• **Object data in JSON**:
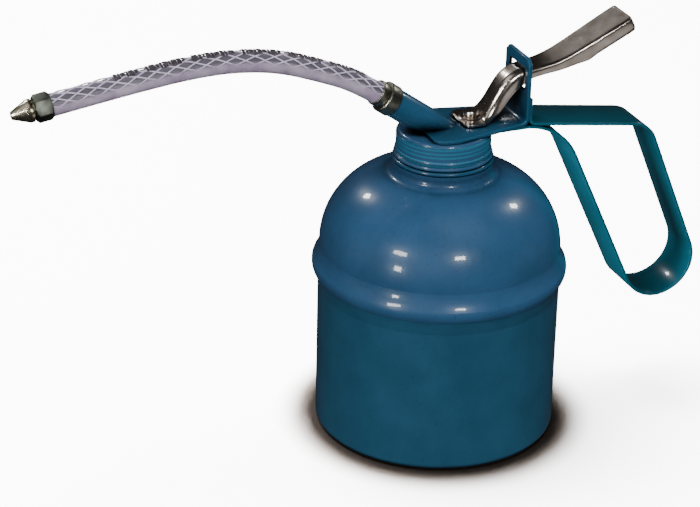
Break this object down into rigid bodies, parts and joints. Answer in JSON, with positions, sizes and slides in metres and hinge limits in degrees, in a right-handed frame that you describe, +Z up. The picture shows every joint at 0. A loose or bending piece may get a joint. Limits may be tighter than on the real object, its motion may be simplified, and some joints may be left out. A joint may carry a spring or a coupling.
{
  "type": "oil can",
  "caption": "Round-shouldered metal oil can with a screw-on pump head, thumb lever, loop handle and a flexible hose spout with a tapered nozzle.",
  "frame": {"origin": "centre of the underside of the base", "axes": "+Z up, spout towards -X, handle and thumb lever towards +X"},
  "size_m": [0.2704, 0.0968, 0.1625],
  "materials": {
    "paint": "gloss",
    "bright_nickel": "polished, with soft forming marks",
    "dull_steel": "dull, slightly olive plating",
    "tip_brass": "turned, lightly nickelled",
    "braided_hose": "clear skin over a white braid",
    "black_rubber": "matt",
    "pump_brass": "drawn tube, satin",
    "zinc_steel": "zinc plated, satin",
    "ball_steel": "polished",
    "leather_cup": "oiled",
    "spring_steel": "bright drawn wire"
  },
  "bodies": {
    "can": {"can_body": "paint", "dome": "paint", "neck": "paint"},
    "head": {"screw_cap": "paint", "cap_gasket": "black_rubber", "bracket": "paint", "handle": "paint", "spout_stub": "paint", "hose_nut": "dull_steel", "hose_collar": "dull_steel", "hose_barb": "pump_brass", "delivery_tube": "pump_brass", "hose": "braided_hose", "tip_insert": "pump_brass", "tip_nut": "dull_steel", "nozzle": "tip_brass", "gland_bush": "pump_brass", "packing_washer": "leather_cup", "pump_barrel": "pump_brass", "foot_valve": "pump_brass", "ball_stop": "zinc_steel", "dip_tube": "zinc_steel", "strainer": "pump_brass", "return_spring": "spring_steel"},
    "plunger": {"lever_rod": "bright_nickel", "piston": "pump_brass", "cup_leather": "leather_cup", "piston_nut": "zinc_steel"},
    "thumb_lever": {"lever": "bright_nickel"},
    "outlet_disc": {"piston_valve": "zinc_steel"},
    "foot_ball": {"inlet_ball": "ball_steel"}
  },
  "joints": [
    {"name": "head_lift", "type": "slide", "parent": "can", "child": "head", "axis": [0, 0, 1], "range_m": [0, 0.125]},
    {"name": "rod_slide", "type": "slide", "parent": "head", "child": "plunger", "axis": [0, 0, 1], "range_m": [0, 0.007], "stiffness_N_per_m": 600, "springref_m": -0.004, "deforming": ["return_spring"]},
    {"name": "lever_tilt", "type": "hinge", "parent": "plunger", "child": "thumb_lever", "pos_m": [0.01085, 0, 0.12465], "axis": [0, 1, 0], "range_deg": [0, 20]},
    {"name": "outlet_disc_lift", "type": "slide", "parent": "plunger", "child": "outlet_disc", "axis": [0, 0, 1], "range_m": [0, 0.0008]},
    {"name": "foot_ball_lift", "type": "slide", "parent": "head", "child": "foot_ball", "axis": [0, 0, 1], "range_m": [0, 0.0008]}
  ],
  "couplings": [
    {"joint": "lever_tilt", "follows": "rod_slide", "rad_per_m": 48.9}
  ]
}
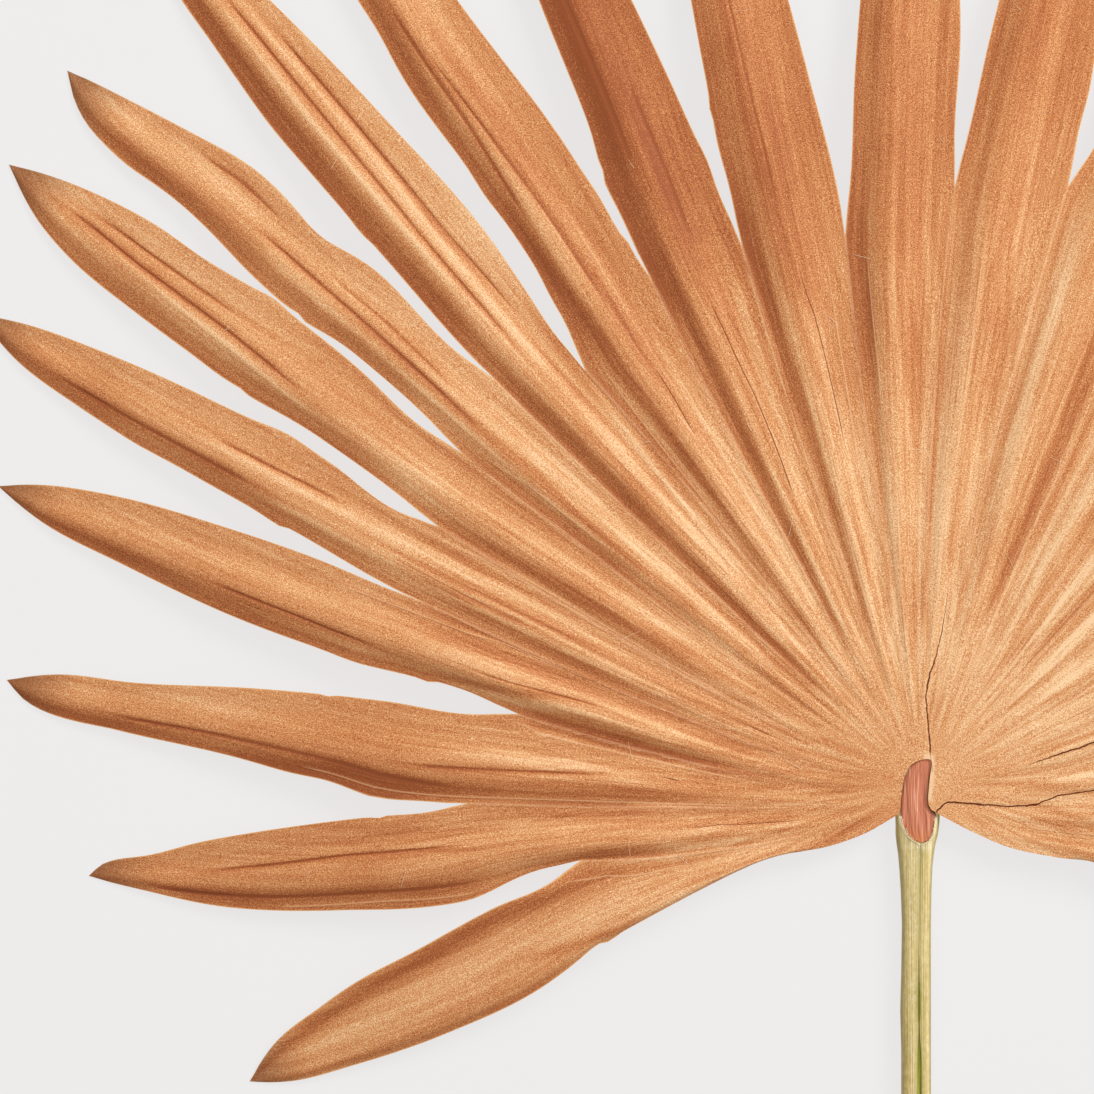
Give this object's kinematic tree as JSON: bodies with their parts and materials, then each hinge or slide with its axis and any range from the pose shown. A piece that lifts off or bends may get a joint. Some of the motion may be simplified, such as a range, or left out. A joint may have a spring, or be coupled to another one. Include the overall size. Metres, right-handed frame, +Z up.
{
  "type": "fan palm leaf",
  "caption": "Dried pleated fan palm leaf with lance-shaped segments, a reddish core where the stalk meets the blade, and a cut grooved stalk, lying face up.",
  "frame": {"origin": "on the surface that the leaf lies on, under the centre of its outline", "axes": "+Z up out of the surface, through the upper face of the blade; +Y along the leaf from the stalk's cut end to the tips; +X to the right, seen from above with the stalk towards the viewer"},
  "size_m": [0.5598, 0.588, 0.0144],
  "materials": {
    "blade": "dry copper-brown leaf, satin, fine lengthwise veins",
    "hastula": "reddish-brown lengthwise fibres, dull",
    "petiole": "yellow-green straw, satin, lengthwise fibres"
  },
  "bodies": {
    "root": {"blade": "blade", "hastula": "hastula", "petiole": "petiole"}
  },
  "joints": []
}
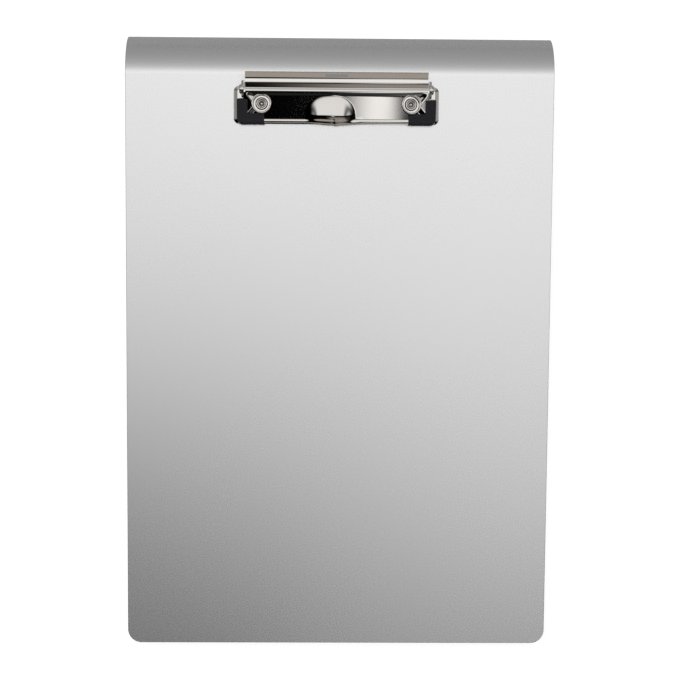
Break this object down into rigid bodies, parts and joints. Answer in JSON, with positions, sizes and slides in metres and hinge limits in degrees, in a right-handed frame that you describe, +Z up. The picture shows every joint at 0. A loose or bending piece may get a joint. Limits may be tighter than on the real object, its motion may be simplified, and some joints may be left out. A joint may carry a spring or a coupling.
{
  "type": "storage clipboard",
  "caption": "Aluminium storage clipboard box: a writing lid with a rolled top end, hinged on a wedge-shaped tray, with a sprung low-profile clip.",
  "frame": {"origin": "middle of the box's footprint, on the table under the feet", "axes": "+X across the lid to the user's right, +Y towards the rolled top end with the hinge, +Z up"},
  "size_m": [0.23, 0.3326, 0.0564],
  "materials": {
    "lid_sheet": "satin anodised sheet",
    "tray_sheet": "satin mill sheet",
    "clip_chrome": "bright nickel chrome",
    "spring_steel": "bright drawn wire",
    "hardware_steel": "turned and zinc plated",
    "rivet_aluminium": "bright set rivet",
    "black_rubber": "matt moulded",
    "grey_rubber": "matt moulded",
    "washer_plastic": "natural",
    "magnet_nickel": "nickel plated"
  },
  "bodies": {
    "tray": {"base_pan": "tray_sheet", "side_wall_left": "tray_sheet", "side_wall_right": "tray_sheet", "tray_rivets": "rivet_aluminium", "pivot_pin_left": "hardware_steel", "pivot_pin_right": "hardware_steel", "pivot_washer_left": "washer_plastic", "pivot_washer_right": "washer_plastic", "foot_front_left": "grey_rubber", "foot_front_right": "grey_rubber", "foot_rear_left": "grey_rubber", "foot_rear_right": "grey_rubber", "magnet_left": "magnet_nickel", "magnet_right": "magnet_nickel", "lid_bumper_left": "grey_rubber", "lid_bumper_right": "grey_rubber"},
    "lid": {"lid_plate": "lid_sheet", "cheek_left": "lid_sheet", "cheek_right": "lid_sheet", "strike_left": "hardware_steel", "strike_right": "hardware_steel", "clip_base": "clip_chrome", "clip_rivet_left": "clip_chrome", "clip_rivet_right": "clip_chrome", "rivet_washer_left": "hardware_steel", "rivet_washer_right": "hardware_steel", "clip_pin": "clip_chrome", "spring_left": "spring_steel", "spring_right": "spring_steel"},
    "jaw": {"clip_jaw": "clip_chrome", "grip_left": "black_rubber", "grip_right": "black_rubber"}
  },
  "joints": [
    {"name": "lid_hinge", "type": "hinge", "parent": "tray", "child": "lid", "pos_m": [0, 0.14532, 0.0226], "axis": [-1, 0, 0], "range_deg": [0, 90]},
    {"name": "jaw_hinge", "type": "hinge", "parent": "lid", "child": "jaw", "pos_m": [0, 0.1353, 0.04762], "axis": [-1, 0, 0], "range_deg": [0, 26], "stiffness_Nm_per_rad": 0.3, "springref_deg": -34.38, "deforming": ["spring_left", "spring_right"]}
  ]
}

• **The request**:
Would you reproduce all the entries exactly?

• **Task output**:
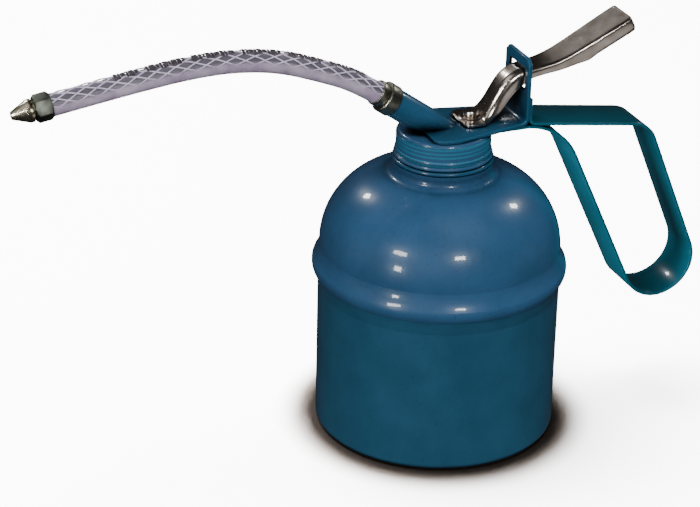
Break this object down into rigid bodies, parts and joints. Answer in JSON, with positions, sizes and slides in metres and hinge limits in degrees, in a right-handed frame that you describe, +Z up. The picture shows every joint at 0. A loose or bending piece may get a joint. Limits may be tighter than on the real object, its motion may be simplified, and some joints may be left out. A joint may carry a spring or a coupling.
{
  "type": "oil can",
  "caption": "Round-shouldered metal oil can with a screw-on pump head, thumb lever, loop handle and a flexible hose spout with a tapered nozzle.",
  "frame": {"origin": "centre of the underside of the base", "axes": "+Z up, spout towards -X, handle and thumb lever towards +X"},
  "size_m": [0.2704, 0.0968, 0.1625],
  "materials": {
    "paint": "gloss",
    "bright_nickel": "polished, with soft forming marks",
    "dull_steel": "dull, slightly olive plating",
    "tip_brass": "turned, lightly nickelled",
    "braided_hose": "clear skin over a white braid",
    "black_rubber": "matt",
    "pump_brass": "drawn tube, satin",
    "zinc_steel": "zinc plated, satin",
    "ball_steel": "polished",
    "leather_cup": "oiled",
    "spring_steel": "bright drawn wire"
  },
  "bodies": {
    "can": {"can_body": "paint", "dome": "paint", "neck": "paint"},
    "head": {"screw_cap": "paint", "cap_gasket": "black_rubber", "bracket": "paint", "handle": "paint", "spout_stub": "paint", "hose_nut": "dull_steel", "hose_collar": "dull_steel", "hose_barb": "pump_brass", "delivery_tube": "pump_brass", "hose": "braided_hose", "tip_insert": "pump_brass", "tip_nut": "dull_steel", "nozzle": "tip_brass", "gland_bush": "pump_brass", "packing_washer": "leather_cup", "pump_barrel": "pump_brass", "foot_valve": "pump_brass", "ball_stop": "zinc_steel", "dip_tube": "zinc_steel", "strainer": "pump_brass", "return_spring": "spring_steel"},
    "plunger": {"lever_rod": "bright_nickel", "piston": "pump_brass", "cup_leather": "leather_cup", "piston_nut": "zinc_steel"},
    "thumb_lever": {"lever": "bright_nickel"},
    "outlet_disc": {"piston_valve": "zinc_steel"},
    "foot_ball": {"inlet_ball": "ball_steel"}
  },
  "joints": [
    {"name": "head_lift", "type": "slide", "parent": "can", "child": "head", "axis": [0, 0, 1], "range_m": [0, 0.125]},
    {"name": "rod_slide", "type": "slide", "parent": "head", "child": "plunger", "axis": [0, 0, 1], "range_m": [0, 0.007], "stiffness_N_per_m": 600, "springref_m": -0.004, "deforming": ["return_spring"]},
    {"name": "lever_tilt", "type": "hinge", "parent": "plunger", "child": "thumb_lever", "pos_m": [0.01085, 0, 0.12465], "axis": [0, 1, 0], "range_deg": [0, 20]},
    {"name": "outlet_disc_lift", "type": "slide", "parent": "plunger", "child": "outlet_disc", "axis": [0, 0, 1], "range_m": [0, 0.0008]},
    {"name": "foot_ball_lift", "type": "slide", "parent": "head", "child": "foot_ball", "axis": [0, 0, 1], "range_m": [0, 0.0008]}
  ],
  "couplings": [
    {"joint": "lever_tilt", "follows": "rod_slide", "rad_per_m": 48.9}
  ]
}
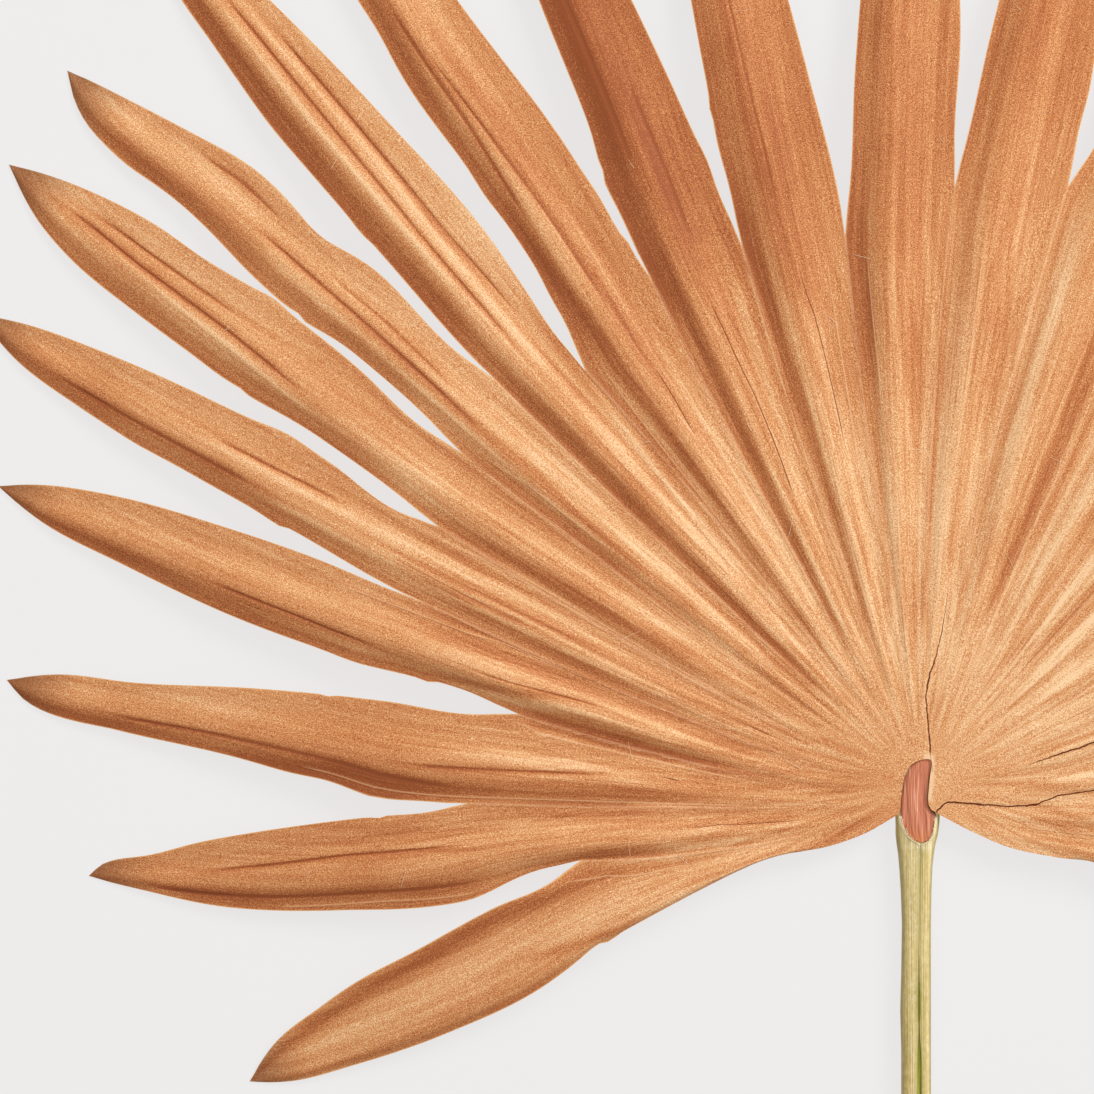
Give this object's kinematic tree as JSON: bodies with their parts and materials, then each hinge or slide with its axis and any range from the pose shown. A piece that lifts off or bends may get a joint. Some of the motion may be simplified, such as a range, or left out. A joint may have a spring, or be coupled to another one. Include the overall size. Metres, right-handed frame, +Z up.
{
  "type": "fan palm leaf",
  "caption": "Dried pleated fan palm leaf with lance-shaped segments, a reddish core where the stalk meets the blade, and a cut grooved stalk, lying face up.",
  "frame": {"origin": "on the surface that the leaf lies on, under the centre of its outline", "axes": "+Z up out of the surface, through the upper face of the blade; +Y along the leaf from the stalk's cut end to the tips; +X to the right, seen from above with the stalk towards the viewer"},
  "size_m": [0.5598, 0.588, 0.0144],
  "materials": {
    "blade": "dry copper-brown leaf, satin, fine lengthwise veins",
    "hastula": "reddish-brown lengthwise fibres, dull",
    "petiole": "yellow-green straw, satin, lengthwise fibres"
  },
  "bodies": {
    "root": {"blade": "blade", "hastula": "hastula", "petiole": "petiole"}
  },
  "joints": []
}
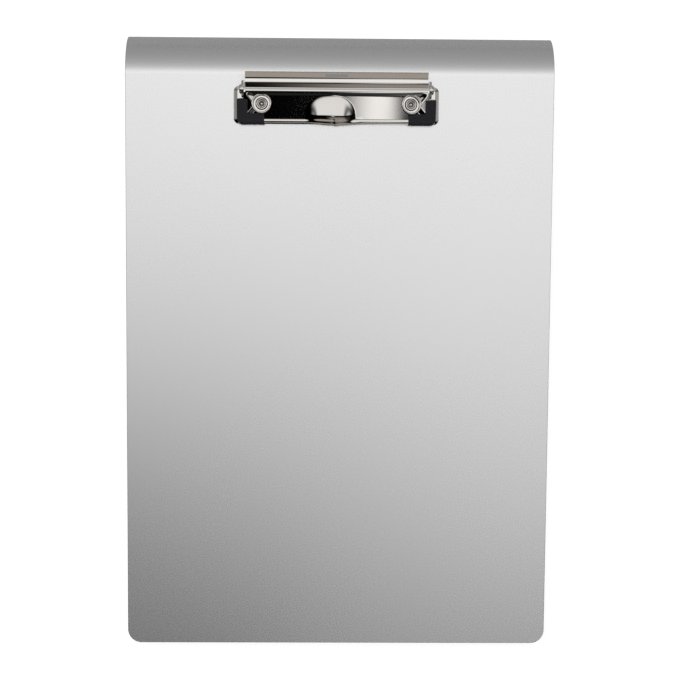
Break this object down into rigid bodies, parts and joints. Answer in JSON, with positions, sizes and slides in metres and hinge limits in degrees, in a right-handed frame that you describe, +Z up. The picture shows every joint at 0. A loose or bending piece may get a joint. Limits may be tighter than on the real object, its motion may be simplified, and some joints may be left out. A joint may carry a spring or a coupling.
{
  "type": "storage clipboard",
  "caption": "Aluminium storage clipboard box: a writing lid with a rolled top end, hinged on a wedge-shaped tray, with a sprung low-profile clip.",
  "frame": {"origin": "middle of the box's footprint, on the table under the feet", "axes": "+X across the lid to the user's right, +Y towards the rolled top end with the hinge, +Z up"},
  "size_m": [0.23, 0.3326, 0.0564],
  "materials": {
    "lid_sheet": "satin anodised sheet",
    "tray_sheet": "satin mill sheet",
    "clip_chrome": "bright nickel chrome",
    "spring_steel": "bright drawn wire",
    "hardware_steel": "turned and zinc plated",
    "rivet_aluminium": "bright set rivet",
    "black_rubber": "matt moulded",
    "grey_rubber": "matt moulded",
    "washer_plastic": "natural",
    "magnet_nickel": "nickel plated"
  },
  "bodies": {
    "tray": {"base_pan": "tray_sheet", "side_wall_left": "tray_sheet", "side_wall_right": "tray_sheet", "tray_rivets": "rivet_aluminium", "pivot_pin_left": "hardware_steel", "pivot_pin_right": "hardware_steel", "pivot_washer_left": "washer_plastic", "pivot_washer_right": "washer_plastic", "foot_front_left": "grey_rubber", "foot_front_right": "grey_rubber", "foot_rear_left": "grey_rubber", "foot_rear_right": "grey_rubber", "magnet_left": "magnet_nickel", "magnet_right": "magnet_nickel", "lid_bumper_left": "grey_rubber", "lid_bumper_right": "grey_rubber"},
    "lid": {"lid_plate": "lid_sheet", "cheek_left": "lid_sheet", "cheek_right": "lid_sheet", "strike_left": "hardware_steel", "strike_right": "hardware_steel", "clip_base": "clip_chrome", "clip_rivet_left": "clip_chrome", "clip_rivet_right": "clip_chrome", "rivet_washer_left": "hardware_steel", "rivet_washer_right": "hardware_steel", "clip_pin": "clip_chrome", "spring_left": "spring_steel", "spring_right": "spring_steel"},
    "jaw": {"clip_jaw": "clip_chrome", "grip_left": "black_rubber", "grip_right": "black_rubber"}
  },
  "joints": [
    {"name": "lid_hinge", "type": "hinge", "parent": "tray", "child": "lid", "pos_m": [0, 0.14532, 0.0226], "axis": [-1, 0, 0], "range_deg": [0, 90]},
    {"name": "jaw_hinge", "type": "hinge", "parent": "lid", "child": "jaw", "pos_m": [0, 0.1353, 0.04762], "axis": [-1, 0, 0], "range_deg": [0, 26], "stiffness_Nm_per_rad": 0.3, "springref_deg": -34.38, "deforming": ["spring_left", "spring_right"]}
  ]
}